_Data shown_
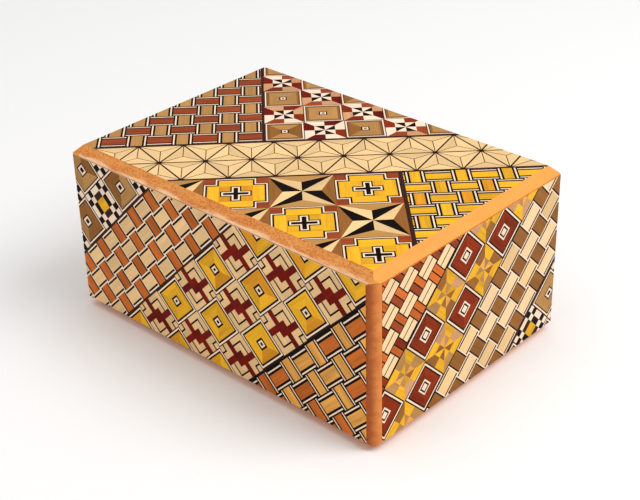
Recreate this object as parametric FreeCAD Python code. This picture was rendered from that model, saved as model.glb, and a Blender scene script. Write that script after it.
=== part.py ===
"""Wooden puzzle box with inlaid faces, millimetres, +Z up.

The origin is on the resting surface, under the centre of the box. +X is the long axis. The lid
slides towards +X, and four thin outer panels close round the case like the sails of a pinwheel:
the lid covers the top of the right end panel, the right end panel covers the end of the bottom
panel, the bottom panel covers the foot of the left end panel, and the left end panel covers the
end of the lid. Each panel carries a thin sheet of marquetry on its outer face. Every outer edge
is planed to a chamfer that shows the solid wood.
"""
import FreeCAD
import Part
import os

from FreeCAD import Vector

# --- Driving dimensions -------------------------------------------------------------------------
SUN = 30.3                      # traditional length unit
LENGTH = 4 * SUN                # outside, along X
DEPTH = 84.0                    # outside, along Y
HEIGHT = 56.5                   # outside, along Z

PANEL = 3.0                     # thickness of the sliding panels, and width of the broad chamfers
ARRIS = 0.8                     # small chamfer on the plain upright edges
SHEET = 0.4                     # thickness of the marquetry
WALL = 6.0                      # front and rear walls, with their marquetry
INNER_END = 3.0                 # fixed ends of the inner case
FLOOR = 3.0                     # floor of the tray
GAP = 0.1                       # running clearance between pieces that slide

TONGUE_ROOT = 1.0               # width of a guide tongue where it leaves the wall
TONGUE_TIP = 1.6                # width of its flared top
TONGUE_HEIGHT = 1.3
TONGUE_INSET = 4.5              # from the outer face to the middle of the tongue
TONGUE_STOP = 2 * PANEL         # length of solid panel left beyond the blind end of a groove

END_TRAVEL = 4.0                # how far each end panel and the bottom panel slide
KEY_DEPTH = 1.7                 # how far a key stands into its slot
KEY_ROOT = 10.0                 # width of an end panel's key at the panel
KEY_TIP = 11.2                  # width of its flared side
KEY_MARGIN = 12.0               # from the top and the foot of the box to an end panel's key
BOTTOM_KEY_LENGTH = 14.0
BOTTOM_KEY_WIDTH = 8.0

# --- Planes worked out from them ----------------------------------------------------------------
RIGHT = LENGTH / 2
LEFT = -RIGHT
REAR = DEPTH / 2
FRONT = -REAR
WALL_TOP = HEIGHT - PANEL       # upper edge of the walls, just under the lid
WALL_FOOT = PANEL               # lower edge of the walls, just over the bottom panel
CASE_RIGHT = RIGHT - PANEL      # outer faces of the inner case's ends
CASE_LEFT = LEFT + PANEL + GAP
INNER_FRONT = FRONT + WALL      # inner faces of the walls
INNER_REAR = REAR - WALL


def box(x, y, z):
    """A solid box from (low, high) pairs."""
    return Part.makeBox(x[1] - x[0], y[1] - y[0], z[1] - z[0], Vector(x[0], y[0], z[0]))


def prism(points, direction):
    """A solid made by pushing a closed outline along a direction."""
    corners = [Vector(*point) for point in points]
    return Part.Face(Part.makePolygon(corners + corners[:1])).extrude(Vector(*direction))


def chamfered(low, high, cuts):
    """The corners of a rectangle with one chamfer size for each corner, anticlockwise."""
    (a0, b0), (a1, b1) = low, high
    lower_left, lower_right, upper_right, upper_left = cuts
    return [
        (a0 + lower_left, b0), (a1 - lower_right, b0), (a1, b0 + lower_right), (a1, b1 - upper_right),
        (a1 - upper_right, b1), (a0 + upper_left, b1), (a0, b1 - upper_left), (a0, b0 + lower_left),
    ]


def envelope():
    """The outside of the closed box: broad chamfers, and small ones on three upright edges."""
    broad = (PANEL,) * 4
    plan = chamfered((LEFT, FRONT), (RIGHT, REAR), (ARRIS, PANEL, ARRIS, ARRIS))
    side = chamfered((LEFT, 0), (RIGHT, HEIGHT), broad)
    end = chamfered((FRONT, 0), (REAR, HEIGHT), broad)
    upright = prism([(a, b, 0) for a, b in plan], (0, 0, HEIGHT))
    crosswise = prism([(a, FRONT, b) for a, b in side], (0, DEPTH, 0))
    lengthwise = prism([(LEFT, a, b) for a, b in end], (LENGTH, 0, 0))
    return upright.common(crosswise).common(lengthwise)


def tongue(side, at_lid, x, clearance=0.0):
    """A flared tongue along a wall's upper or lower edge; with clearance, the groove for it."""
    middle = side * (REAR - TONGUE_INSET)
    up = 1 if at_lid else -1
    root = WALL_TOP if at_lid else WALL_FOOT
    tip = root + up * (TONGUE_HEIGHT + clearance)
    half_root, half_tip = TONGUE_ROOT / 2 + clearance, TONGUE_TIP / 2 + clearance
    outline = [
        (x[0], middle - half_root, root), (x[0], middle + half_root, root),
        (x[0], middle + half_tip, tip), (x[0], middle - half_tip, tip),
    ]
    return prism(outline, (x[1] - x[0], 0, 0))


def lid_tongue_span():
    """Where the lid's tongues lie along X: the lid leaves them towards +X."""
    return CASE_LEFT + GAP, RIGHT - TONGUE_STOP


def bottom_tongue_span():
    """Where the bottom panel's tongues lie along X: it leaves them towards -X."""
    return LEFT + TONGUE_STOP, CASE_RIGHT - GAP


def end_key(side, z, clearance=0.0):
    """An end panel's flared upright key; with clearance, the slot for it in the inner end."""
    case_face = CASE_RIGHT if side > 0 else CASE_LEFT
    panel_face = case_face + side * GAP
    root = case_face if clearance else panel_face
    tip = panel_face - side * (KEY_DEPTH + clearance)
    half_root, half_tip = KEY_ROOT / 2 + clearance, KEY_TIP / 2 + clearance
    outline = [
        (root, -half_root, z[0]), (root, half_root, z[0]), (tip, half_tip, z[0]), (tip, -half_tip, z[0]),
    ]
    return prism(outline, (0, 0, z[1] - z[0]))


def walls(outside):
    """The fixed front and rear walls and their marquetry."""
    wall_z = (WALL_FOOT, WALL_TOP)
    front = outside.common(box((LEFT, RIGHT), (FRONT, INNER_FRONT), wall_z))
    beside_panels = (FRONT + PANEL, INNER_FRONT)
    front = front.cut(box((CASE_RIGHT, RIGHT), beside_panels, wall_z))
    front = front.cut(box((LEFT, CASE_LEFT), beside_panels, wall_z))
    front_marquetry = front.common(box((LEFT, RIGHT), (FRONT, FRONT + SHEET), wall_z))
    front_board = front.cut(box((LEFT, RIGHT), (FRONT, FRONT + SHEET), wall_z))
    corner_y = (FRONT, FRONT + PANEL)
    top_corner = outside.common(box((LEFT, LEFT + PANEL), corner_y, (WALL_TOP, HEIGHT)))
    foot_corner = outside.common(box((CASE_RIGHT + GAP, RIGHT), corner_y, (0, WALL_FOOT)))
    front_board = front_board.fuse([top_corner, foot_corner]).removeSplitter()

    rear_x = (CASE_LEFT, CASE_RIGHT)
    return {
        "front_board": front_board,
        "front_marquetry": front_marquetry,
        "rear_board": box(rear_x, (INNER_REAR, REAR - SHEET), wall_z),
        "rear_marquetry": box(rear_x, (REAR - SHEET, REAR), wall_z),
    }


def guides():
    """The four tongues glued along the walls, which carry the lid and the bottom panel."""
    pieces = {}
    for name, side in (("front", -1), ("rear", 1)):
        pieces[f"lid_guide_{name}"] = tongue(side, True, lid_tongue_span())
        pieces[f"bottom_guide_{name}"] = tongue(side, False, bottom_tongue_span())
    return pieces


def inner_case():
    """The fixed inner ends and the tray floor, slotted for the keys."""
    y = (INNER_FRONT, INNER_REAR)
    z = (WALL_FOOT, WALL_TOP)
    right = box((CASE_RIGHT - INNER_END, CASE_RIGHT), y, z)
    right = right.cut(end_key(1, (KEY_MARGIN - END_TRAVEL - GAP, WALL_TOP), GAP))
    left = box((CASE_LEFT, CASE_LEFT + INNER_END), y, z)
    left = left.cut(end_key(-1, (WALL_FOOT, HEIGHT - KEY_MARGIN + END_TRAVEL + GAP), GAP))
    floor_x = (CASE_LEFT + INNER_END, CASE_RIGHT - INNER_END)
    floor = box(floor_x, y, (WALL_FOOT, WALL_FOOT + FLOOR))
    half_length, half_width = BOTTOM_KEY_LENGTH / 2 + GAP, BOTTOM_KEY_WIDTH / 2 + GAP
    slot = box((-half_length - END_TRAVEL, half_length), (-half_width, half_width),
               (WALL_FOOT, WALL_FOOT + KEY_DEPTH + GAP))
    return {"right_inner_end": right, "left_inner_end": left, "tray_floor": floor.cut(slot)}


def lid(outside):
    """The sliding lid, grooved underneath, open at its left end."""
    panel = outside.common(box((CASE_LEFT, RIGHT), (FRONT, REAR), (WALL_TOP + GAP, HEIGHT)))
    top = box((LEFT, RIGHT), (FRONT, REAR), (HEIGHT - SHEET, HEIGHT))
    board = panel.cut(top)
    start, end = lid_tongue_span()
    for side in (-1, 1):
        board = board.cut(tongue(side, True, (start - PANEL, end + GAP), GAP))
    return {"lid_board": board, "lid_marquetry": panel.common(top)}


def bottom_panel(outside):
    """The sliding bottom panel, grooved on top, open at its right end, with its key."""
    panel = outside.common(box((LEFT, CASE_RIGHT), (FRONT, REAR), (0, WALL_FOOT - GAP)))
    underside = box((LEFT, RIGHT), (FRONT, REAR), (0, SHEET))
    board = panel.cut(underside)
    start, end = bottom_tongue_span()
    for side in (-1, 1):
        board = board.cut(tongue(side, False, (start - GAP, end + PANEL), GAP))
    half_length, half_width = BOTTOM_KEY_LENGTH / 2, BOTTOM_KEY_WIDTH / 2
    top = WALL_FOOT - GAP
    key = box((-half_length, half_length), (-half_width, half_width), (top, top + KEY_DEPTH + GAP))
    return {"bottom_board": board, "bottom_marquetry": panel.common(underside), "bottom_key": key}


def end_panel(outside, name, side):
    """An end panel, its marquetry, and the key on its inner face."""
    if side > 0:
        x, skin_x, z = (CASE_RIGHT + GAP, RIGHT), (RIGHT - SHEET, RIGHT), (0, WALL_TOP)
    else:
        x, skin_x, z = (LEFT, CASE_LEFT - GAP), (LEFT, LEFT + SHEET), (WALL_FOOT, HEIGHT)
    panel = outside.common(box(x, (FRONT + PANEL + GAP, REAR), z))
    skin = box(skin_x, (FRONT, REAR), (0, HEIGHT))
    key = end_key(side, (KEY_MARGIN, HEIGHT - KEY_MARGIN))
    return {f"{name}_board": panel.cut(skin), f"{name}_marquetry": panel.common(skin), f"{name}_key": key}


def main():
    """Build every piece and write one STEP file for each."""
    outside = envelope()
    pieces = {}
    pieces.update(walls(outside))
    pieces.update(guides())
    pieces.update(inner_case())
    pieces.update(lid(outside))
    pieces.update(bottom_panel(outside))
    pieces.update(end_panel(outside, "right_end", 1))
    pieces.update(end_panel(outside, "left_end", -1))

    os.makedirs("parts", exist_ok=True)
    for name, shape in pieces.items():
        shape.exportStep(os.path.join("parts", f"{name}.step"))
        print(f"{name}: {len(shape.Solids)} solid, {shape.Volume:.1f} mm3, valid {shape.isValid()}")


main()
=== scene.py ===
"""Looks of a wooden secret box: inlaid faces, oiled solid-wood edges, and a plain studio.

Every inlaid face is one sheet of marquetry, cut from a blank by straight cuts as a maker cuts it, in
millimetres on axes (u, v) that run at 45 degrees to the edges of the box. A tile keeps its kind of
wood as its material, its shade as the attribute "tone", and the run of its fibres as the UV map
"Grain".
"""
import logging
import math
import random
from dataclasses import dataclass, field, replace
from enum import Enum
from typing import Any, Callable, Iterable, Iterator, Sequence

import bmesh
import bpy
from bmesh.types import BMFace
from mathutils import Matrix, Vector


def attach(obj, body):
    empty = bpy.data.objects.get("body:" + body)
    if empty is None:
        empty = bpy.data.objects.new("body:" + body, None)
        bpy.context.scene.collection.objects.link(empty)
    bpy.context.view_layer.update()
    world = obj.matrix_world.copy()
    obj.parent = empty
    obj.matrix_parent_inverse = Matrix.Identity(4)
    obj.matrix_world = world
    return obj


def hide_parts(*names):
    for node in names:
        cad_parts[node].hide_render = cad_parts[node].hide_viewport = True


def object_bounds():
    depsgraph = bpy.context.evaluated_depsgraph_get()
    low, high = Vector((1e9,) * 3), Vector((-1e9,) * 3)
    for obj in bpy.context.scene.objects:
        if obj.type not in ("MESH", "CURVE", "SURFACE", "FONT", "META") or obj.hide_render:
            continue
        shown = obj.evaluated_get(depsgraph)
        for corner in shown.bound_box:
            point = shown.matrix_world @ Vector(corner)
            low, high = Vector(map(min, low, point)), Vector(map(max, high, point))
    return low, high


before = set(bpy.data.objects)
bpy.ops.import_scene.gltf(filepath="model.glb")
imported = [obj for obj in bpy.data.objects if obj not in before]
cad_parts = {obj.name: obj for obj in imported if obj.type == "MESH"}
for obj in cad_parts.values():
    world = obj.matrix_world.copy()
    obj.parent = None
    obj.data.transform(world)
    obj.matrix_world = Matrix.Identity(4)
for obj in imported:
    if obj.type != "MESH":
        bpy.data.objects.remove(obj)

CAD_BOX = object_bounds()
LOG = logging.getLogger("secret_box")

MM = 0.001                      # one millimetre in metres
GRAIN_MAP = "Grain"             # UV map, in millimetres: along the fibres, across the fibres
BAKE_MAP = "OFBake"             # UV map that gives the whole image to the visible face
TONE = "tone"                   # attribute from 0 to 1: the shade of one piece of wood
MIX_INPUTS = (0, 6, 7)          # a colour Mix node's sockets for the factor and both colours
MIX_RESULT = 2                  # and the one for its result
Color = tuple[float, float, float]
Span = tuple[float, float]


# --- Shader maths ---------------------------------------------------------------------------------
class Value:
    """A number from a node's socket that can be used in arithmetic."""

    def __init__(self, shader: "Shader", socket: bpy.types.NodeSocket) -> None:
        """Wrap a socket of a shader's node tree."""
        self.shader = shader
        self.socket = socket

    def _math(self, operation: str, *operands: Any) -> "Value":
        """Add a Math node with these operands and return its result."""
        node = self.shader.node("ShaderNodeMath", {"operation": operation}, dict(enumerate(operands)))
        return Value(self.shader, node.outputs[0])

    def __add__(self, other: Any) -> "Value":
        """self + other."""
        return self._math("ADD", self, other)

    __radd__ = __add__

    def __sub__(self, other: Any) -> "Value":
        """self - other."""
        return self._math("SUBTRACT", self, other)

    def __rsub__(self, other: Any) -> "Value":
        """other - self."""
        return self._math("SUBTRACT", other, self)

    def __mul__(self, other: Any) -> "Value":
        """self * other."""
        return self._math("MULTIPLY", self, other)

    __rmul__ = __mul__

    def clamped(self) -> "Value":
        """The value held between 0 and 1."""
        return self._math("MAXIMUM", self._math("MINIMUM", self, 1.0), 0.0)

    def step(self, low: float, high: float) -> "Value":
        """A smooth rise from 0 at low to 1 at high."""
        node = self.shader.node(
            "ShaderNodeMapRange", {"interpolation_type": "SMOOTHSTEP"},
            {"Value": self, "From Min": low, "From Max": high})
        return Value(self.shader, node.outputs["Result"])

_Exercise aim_
Everything from the first line of the material through the line containing "pieces that slide" is to be printed exactly; lines after that are to be left out.

_Full solution_
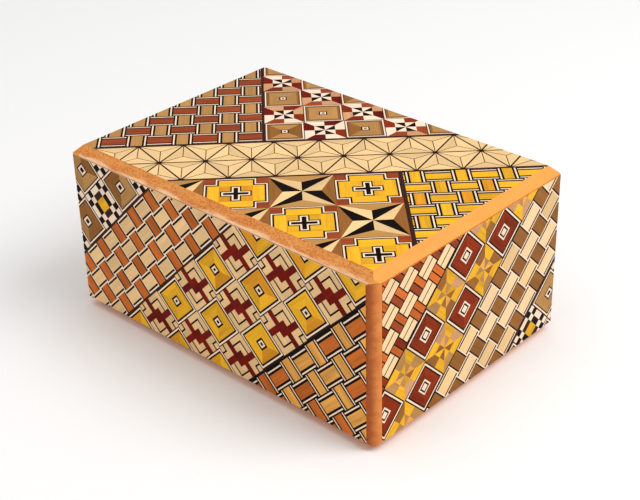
Recreate this object as parametric FreeCAD Python code. This picture was rendered from that model, saved as model.glb, and a Blender scene script. Write that script after it.
=== part.py ===
"""Wooden puzzle box with inlaid faces, millimetres, +Z up.

The origin is on the resting surface, under the centre of the box. +X is the long axis. The lid
slides towards +X, and four thin outer panels close round the case like the sails of a pinwheel:
the lid covers the top of the right end panel, the right end panel covers the end of the bottom
panel, the bottom panel covers the foot of the left end panel, and the left end panel covers the
end of the lid. Each panel carries a thin sheet of marquetry on its outer face. Every outer edge
is planed to a chamfer that shows the solid wood.
"""
import FreeCAD
import Part
import os

from FreeCAD import Vector

# --- Driving dimensions -------------------------------------------------------------------------
SUN = 30.3                      # traditional length unit
LENGTH = 4 * SUN                # outside, along X
DEPTH = 84.0                    # outside, along Y
HEIGHT = 56.5                   # outside, along Z

PANEL = 3.0                     # thickness of the sliding panels, and width of the broad chamfers
ARRIS = 0.8                     # small chamfer on the plain upright edges
SHEET = 0.4                     # thickness of the marquetry
WALL = 6.0                      # front and rear walls, with their marquetry
INNER_END = 3.0                 # fixed ends of the inner case
FLOOR = 3.0                     # floor of the tray
GAP = 0.1                       # running clearance between pieces that slide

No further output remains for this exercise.